Como la muerte, inevitables las dos en el transcurso de toda vida. Por eso, importante aprender a manejarlas porque presentan ambas una cara positiva y otra negativa. En la victoria, aprender de la “hybris”, espíritu vengador que, según los griegos antiguos, castiga al vencedor con su futura ruina cuando su orgullo lo sitúa más allá de sus humanas posibilidades. Recordar a Esquilo: “la moralización de los procesos de la naturaleza: el año madura, luego se marchita; la vid y el vino alcanzan su plenitud y luego son destruidos; el hombre llega también a su máximo desarrollo, se debilita y muere. Por eso debe ser humilde y no excederse”.
La derrota tiene su defensa desde el punto de vista sicológico. La mejor pedagogía. Una preparación para cambiar el futuro, para que se sepa continuar, porque, en cada fracaso, quien lo ha sufrido es quien decide si su derrota es el final definitivo o solo un simple intermedio en el drama de la vida. No abandonar y como en la ruleta, vuelve y juega. El triunfador eleva su ego y su vanidad, al paso que el derrotado los rebaja; la derrota nos induce a creer que ella conlleva una injusticia y a repararla. Al derrotado lo imaginamos sincero, porque, como escribió La Fontaine, la derrota invoca “algo de inocencia”.
El triunfo es inhibidor de reflexiones, mientras la derrota lo es generadora de estas. Algo muy distinto funciona en el alma del uno y del otro: la victoria deja el alma intacta en su tranquilidad, mientras que la derrota es una herida en el corazón que exige un esfuerzo de autocuración. La victoria ratifica en lo mismo a su usufructuario, mientras que el revés impone cambios; en el futuro el victorioso será previsible mientras que el derrotado no.
La derrota puede ser un viaje al silencio y a la humildad, como invitación a perfeccionarnos, a conocernos a nosotros mismos, para aceptar nuestros errores. Colocados en la necesaria espera para la reconstrucción de lo perdido, nos incitará a cultivar el arte de la paciencia. Joseph Campbell, el gran mitólogo, lo expresó con sencillez: “Hay que saber caer, algo que también podemos aprender”. La derrota tiene pasajes poéticos mientras la victoria es pedregosa y prosa; aquella invoca un dejo de romanticismo, mientras esta última es complaciente y narcisista.
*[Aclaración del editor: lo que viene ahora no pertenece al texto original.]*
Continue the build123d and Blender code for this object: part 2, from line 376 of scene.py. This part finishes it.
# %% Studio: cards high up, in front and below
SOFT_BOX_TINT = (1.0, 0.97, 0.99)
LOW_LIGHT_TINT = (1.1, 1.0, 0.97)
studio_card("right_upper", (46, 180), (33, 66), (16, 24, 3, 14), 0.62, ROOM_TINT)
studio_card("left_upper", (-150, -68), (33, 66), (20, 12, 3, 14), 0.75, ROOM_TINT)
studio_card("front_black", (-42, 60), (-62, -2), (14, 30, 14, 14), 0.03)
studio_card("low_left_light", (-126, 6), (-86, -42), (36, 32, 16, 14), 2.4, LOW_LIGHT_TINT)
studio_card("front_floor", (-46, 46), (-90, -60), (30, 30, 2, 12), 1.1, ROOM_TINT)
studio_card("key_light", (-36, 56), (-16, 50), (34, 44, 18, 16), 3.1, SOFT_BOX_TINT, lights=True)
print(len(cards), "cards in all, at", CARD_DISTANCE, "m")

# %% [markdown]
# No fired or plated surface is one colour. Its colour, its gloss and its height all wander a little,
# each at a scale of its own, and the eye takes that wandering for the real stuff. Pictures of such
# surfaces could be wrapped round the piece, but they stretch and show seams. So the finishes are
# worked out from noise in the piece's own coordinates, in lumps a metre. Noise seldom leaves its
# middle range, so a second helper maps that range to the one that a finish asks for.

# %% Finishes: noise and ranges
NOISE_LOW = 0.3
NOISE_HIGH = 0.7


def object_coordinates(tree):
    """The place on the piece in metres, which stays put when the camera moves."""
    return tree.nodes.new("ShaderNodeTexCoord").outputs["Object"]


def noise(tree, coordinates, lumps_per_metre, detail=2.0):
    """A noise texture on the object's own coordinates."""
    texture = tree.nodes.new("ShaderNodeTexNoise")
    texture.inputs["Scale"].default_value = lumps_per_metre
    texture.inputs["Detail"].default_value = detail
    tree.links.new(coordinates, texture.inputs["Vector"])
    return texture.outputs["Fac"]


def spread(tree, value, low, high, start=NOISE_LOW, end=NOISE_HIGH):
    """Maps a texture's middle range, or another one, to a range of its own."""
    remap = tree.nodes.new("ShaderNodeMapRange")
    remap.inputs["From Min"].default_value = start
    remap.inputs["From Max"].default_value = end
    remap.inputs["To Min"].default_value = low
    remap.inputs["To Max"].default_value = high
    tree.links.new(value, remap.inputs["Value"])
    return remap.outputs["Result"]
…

Iván Morris, autor de un digno y raro libro, “La Nobleza del Fracaso”, sobre la cultura japonesa, eleva así a uno de sus biografiados: “El príncipe Yamato Takeru, arquetipo del eterno héroe japonés, solitario y patético…, derrotado…(vivió) en el siglo de las inscripciones enigmáticas”. La derrota puede ser una enigmática inscripción que debemos descifrar.
Marguerite Yourcenar sentenció: “Hay un momento en que la vida de todo hombre será una derrota aceptada”. Me imagino que ese momento podría ser el de la muerte, pero solo para un ateo u otro agnóstico. Stalin, gran ateo, le dijo a Roosevelt: al final, la gran triunfadora es la muerte. Pero, para aquellos que creemos que sí hay una promesa más allá de esta vida, toda vida humana será también después. Seguirá siendo para alcanzar, por nuestras propias acciones el cumplimiento de una señal posterior; señal pequeña, pero exigida desde el universo.